Of course we can opt out of all of it, exile ourselves to some distant corner of the social media net – perhaps perfectly content with our flesh-and-blood social network. This day and age that seems ever more difficult though, with so many of us traveling far and wide and the ease of electronic communication. So opting out completely seems to be a bit extreme.

On the other hand we can ‘get lost’ in the sheer mass of online communication. Trying to keep up with a thousand twitter-streams and hundreds of facebook updates is exhausting. Heck, just staying on top of my email is a chore sometimes! So finding limits is also important. Learning how to manipulate your social media to your needs is well worth the time invested. This online network can be extremely informative and helpful, even if it takes us a while to figure it out.

Give me the wisdom, spare me the Bieber.

Or, what’s that old saying, “Spare the Bieber, spoil the Buddha?”

  • http://www.blogger.com/profile/14620079005028926064 David W…

    Social media is helpful, useful, exciting, democratising and powerful. I think as a teaching and activist tool, we have only just begun to see its power. Also have slight suspicion that it may herald end of civilisation as well…

  • http://www.blogger.com/profile/11121087063077130366 taoistopher

    I believe social media is great for a lot of different things. I try to center myself before I put something out there. I have to constantly check my motives. Am I publishing this for my benefit or the benefit of others? Or both?I practice Buddhism in real life too and sometimes I need to make sure what I post honestly reflects what I practice. I would really like to see some of my professors use Google+. I wish more of my friends would too.

  • http://www.blogger.com/profile/14246929532585980356 Buddhist_philosopher

    Haha.. Thanks, Dave. Fair and balanced, as always.Taoistopher – thanks for the comment and dropping by. I try to be so mindful as well, knowing that god-knows-who might be reading this one day, but I'm often not so mindful after all…Yes, one of my friends recently posted "what it feels like to talk to friends on Google plus: http://t.co/NqQsN3T" :) Cheers.
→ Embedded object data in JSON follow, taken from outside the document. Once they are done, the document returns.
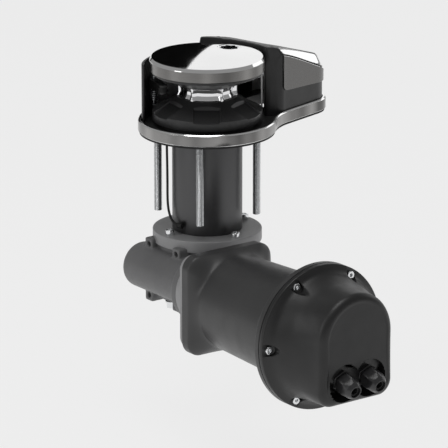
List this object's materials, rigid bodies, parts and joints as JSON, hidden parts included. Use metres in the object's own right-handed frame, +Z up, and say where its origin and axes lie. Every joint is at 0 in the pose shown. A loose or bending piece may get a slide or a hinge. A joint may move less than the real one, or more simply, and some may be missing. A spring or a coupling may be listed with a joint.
{
  "type": "anchor windlass",
  "caption": "Vertical electric anchor windlass: chain gypsy and clutch cap on deck under a half-round hood, spacer tube, worm gearbox and motor below deck.",
  "frame": {"origin": "on the gypsy axis at the deck face, the underside of the base gasket", "axes": "+Z up along the gypsy axis; the motor lies along -Y, 60 mm to the -X side of the gypsy axis; the tail of the base points 15 degrees off +X"},
  "size_m": [0.3306, 0.4823, 0.351],
  "materials": {
    "black_casting": "matt black powder coat on cast aluminium",
    "polished_ring": "brushed and polished stainless steel",
    "chrome_cap": "bright chromed bronze",
    "hood_black": "satin black paint",
    "polished_trim": "polished stainless sheet",
    "stainless": "bright stainless steel",
    "gypsy_black": "satin black hard coat",
    "case_grey": "matt grey paint on cast aluminium",
    "flange_grey": "light grey machined and painted aluminium",
    "tube_grey": "dark grey anodised aluminium tube",
    "cover_black": "moulded black plastic, fine grain",
    "rubber": "black nitrile rubber",
    "bronze": "machined bronze",
    "steel": "machined steel",
    "motor_steel": "zinc plated and painted steel",
    "magnet": "sintered ferrite",
    "copper": "copper",
    "laminations": "varnished laminations and copper wire",
    "gland_black": "black polyamide"
  },
  "bodies": {
    "housing": {"base_gasket": "rubber", "base_ring": "polished_ring", "base_plate": "black_casting", "chain_pipe_collar": "cover_black", "hood_shell": "hood_black", "hood_trim": "polished_trim", "hood_screws": "stainless", "chain_guard": "stainless", "chain_stripper": "stainless", "stripper_screws": "stainless", "control_arm_pin": "stainless", "control_arm_spring": "stainless", "chain_sensor": "black_casting", "sensor_cable": "rubber", "cable_grommet": "rubber", "deck_studs": "stainless", "tube_screws": "stainless", "spacer_tube": "tube_grey", "tube_seal": "rubber", "base_bush": "bronze", "gearbox_flange": "flange_grey", "flange_screws": "stainless", "gearbox_case": "case_grey", "drain_plug": "stainless", "lower_bush": "bronze", "bearing_outer": "steel", "shaft_seal": "rubber", "worm_bearing_rear": "steel", "worm_bearing_front": "steel", "motor_adapter": "flange_grey", "adapter_bolts": "stainless", "motor_cover": "cover_black", "motor_can": "motor_steel", "field_magnets": "magnet", "brush_holder": "gland_black", "brushes": "gland_black", "terminal_studs": "copper", "cap_gasket": "rubber", "end_cap": "cover_black", "end_cap_screws": "stainless", "gland_bodies": "gland_black", "gland_nuts": "gland_black", "gland_seals": "rubber"},
    "drive": {"main_shaft": "steel", "lower_cone": "steel", "cone_key": "steel", "bearing_inner": "steel", "bearing_balls": "steel", "worm_wheel": "bronze"},
    "gypsy": {"gypsy_lower": "gypsy_black", "gypsy_core": "stainless", "gypsy_upper": "gypsy_black"},
    "clutch": {"clutch_cap": "chrome_cap", "socket_insert": "stainless"},
    "worm": {"worm_shaft": "steel", "armature": "laminations", "commutator": "copper"},
    "chain_arm": {"control_arm": "black_casting", "control_arm_roller": "stainless"}
  },
  "joints": [
    {"name": "drive_spin", "type": "hinge", "parent": "housing", "child": "drive", "pos_m": [0, 0, 0], "axis": [0, 0, 1], "continuous": true},
    {"name": "gypsy_freewheel", "type": "hinge", "parent": "drive", "child": "gypsy", "pos_m": [0, 0, 0.0525], "axis": [0, 0, 1], "continuous": true},
    {"name": "clutch_turn", "type": "hinge", "parent": "drive", "child": "clutch", "pos_m": [0, 0, 0.08], "axis": [0, 0, 1], "range_deg": [0, 180]},
    {"name": "worm_spin", "type": "hinge", "parent": "housing", "child": "worm", "pos_m": [-0.06, 0, -0.168], "axis": [0, 1, 0], "continuous": true},
    {"name": "control_arm_lift", "type": "hinge", "parent": "housing", "child": "chain_arm", "pos_m": [-0.03564, 0.05932, 0.0525], "axis": [0, 0, 1], "range_deg": [-10, 0], "stiffness_Nm_per_rad": 0.2, "springref_deg": 17.19}
  ],
  "couplings": [
    {"joint": "worm_spin", "follows": "drive_spin", "ratio": 36}
  ]
}
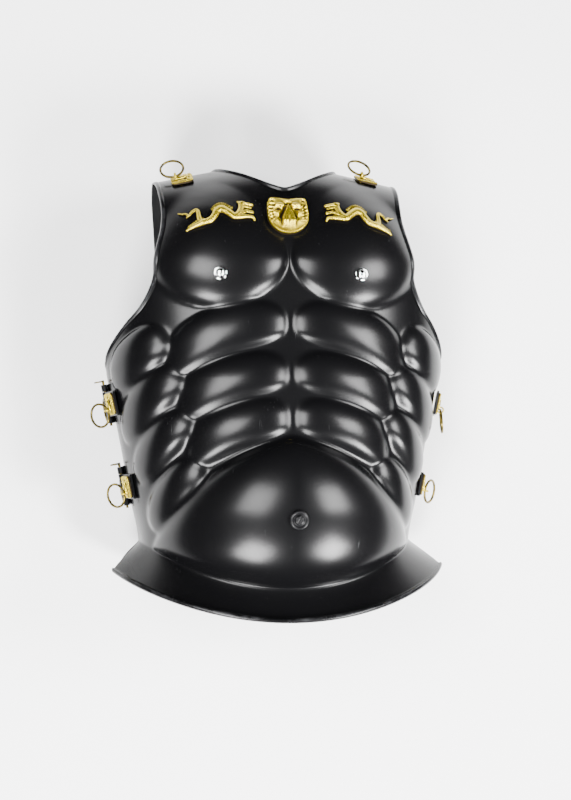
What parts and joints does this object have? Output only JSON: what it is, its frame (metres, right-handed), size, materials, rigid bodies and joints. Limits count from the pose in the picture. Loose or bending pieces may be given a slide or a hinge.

  • http://www.blogger.com/profile/13151808185328643526 Seon Joon

    I had a conversation with one of my sisters at seminary just yesterday about monastics and social media. Most of us have email; some of us have blogs (myself included); nearly of all us use cell phones and so a number of us also Tweet and Facebook. The argument we were having wasn't whether or not we should use social media–we already are–but how. Use requires sensitivity and smarts, if wisdom is lacking, as to personal limits and, as a monastic, responsibility in one's public role in a public space. The biggest argument for monastics using social media we hear, both from our own ranks and from our lay congregation members, is that if we don't get online, we won't be able to connect with folks. The lesson I've taken from this attitude isn't to let social media take the place of one-on-one pastoral care and relationships within the community, but to use it to reach out to those who wouldn't otherwise come into the (physical) temple but might still want or need our services, and network with folks who do. I see a lot of potential in its use, even while I feel a slight dissonance between the image of a monastic even I carry around in my head, and the reality of iPhones and netbooks in our hands.It's a slight tangent, the topic of Buddhist monastics using social media, but even the fact of our conversation indicated to me that social media is the new postal service: increasingly ubiquitous and the mode of communication. If the monks are using it, it's pretty much the end of the world–at least as we knew it.